In 1923 he was appointed a parish priest of Saint Stephen’s parish in Bogucice by the apostolic administrator Father Augustyn Hlonda. In November 1926 during local government elections Father Franciszek Ścigała was elected to the city council in Katowice on behalf of Christian Democracy. From 1927 till 1940 he published Gawędy Stacha Kropiciela in the papers of Gość Niedzielny which were feuilletons written in Silesian dialect about current events. As a parish priest he drew the congregation’s attention to the issue of sobriety: We have to admit with sadness and regret that our people are taking to drink awfully. Not only some husbands but also women, young men, girls and even children get drunk. Almost every house is an inn. He did not avoid criticizing the German influence either. He admonished for not sending children to German schools.: Our homeland is Poland and only Polish school is for your child. Do not become your Homeland traitor, your child traitor. Stanisław Różanowicz, a Polish national activist, depicted Father Ścigała’s figure: He was a typical country parish priest. He wore a long flock coat. His trousers were black put into his black jackboots. He was holding a walking stick in his hand. He used it to warn playful youths. Apart from that he belonged to Katowice Shooting Brotherhood. He wore its gala uniform. He took part in the competitions in Kościuszko park to get a “król kurkowy” title.

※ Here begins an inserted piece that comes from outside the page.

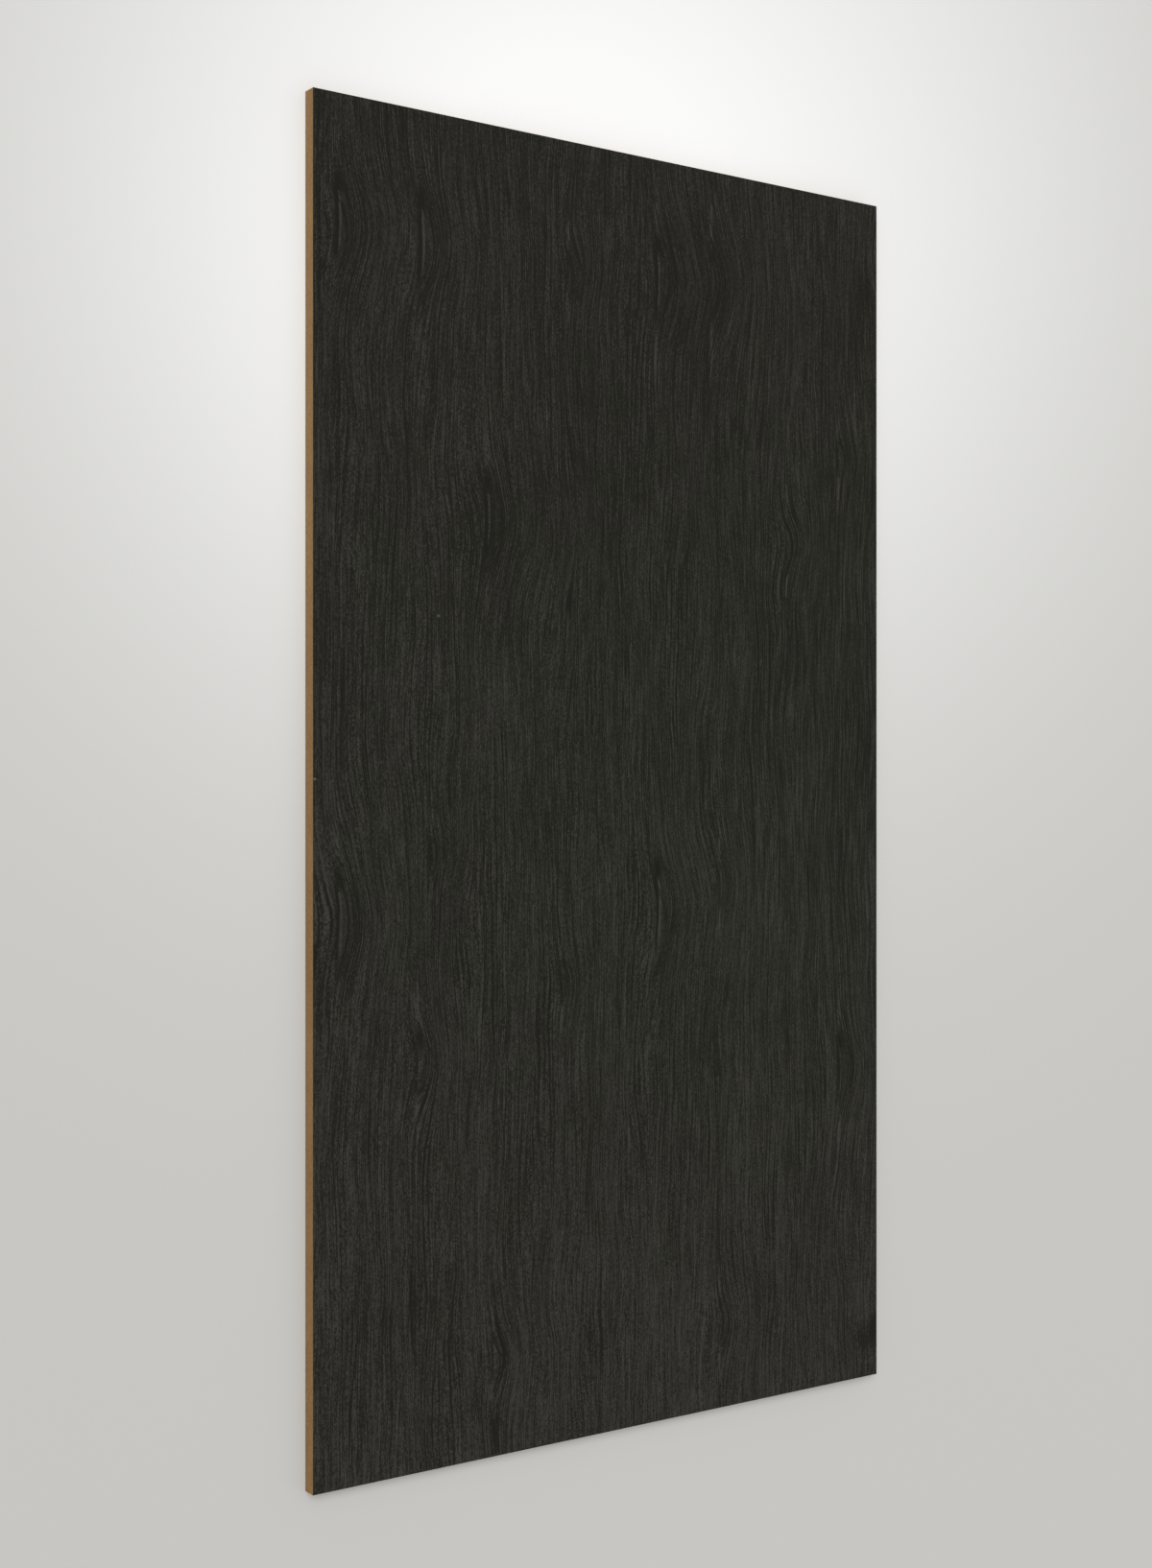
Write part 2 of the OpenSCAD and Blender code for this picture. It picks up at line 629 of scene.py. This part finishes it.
def veneer_wood(name, dark, middle, light, widths=None):
    """The finish of one veneer. Its named nodes are there for a special finish to add to."""
    wood = bpy.data.materials.new(name)
    wood.use_nodes = True
    nt = wood.node_tree
    shader = nt.nodes["Principled BSDF"]
    shader.inputs["Specular IOR Level"].default_value = 0.15
    grain = add(nt, "ShaderNodeAttribute", attribute_name="grain").outputs["Vector"]
    eye = add(nt, "ShaderNodeAttribute", attribute_name="eye").outputs["Vector"]
    place = add(nt, "ShaderNodeTexCoord", name="Place").outputs["Object"]
    drawn = add(nt, "ShaderNodeGroup", node_tree=figure, name="Figure")
    nt.links.new(place, drawn.inputs["Place"])
    nt.links.new(grain, drawn.inputs["Grain"])
    nt.links.new(eye, drawn.inputs["Eye"])
    for socket, width in (widths or {}).items():
        drawn.inputs[socket].default_value = width
    height = drawn.outputs["Height"]
    cloud = noise(nt, place, scale=4.0, detail=3.0)
    tone = calc(nt, "MULTIPLY_ADD", spread(nt, cloud), CLOUDS, drawn.outputs["Tone"])
    tone = add(nt, "ShaderNodeMath", {0: tone, 1: 0.0}, operation="ADD", name="Stained").outputs[0]
    wood_colour = three_colours(nt, tone, dark=(0.2, dark), middle=(0.5, middle), light=(0.85, light))
    bump = add(nt, "ShaderNodeBump", {"Height": height, "Strength": 0.6, "Distance": 0.15 * MM})
    rough = add(nt, "ShaderNodeMapRange", {"Value": height, "To Min": 0.78, "To Max": 0.64})
    nt.links.new(wood_colour, shader.inputs["Base Color"])
    nt.links.new(rough.outputs[0], shader.inputs["Roughness"])
    nt.links.new(bump.outputs[0], shader.inputs["Normal"])
    return wood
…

After the outbreak of the Second World War he still ministered to his parish as a parish priest till 1st May 1940 when he was arrested by the Germans and put in prison in Katowice and on 5th May 1940 he was sent to the Dachau concentration camp. Next, he was transported to the Mauthausen-Gusen sub-camp on 26th June 1940. There, he was put into the 17 barrack and sent to work in the quarry. He wrote: I feel good in the letter sent on 27th July 1940. However, it is known that such statements did not correspond with the facts, in fact they were just required phrases which had to be written in every camp letter. The note prepared by the inmates for so called “Gusen Book” introduced the circumstances of the priest’s death: On the day of his death, he was called to (Karl) Chmielewski – the camp manager and he was interrogated because of his parishioners’ general petition asking for his release from the camp. On the orders of Chmielewski – Krutzki and Keleberc kapos harassed him and he was taken from his work place onto the assembly square and then carried in front of the block. Doctor Pończa, doctor Garbień and doctor Duława summoned by Stanisław Nogaj could not save him and were the witnesses of (his) death. Father Franciszek Ścigała died on 2nd September 1940 at 6.40.
A group of priests from Saint Stephen’s parish in Bogucice. The first form the right Father Franciszek Ścigała. In the background: Father Franciszek Ścigała – a portrait photograph.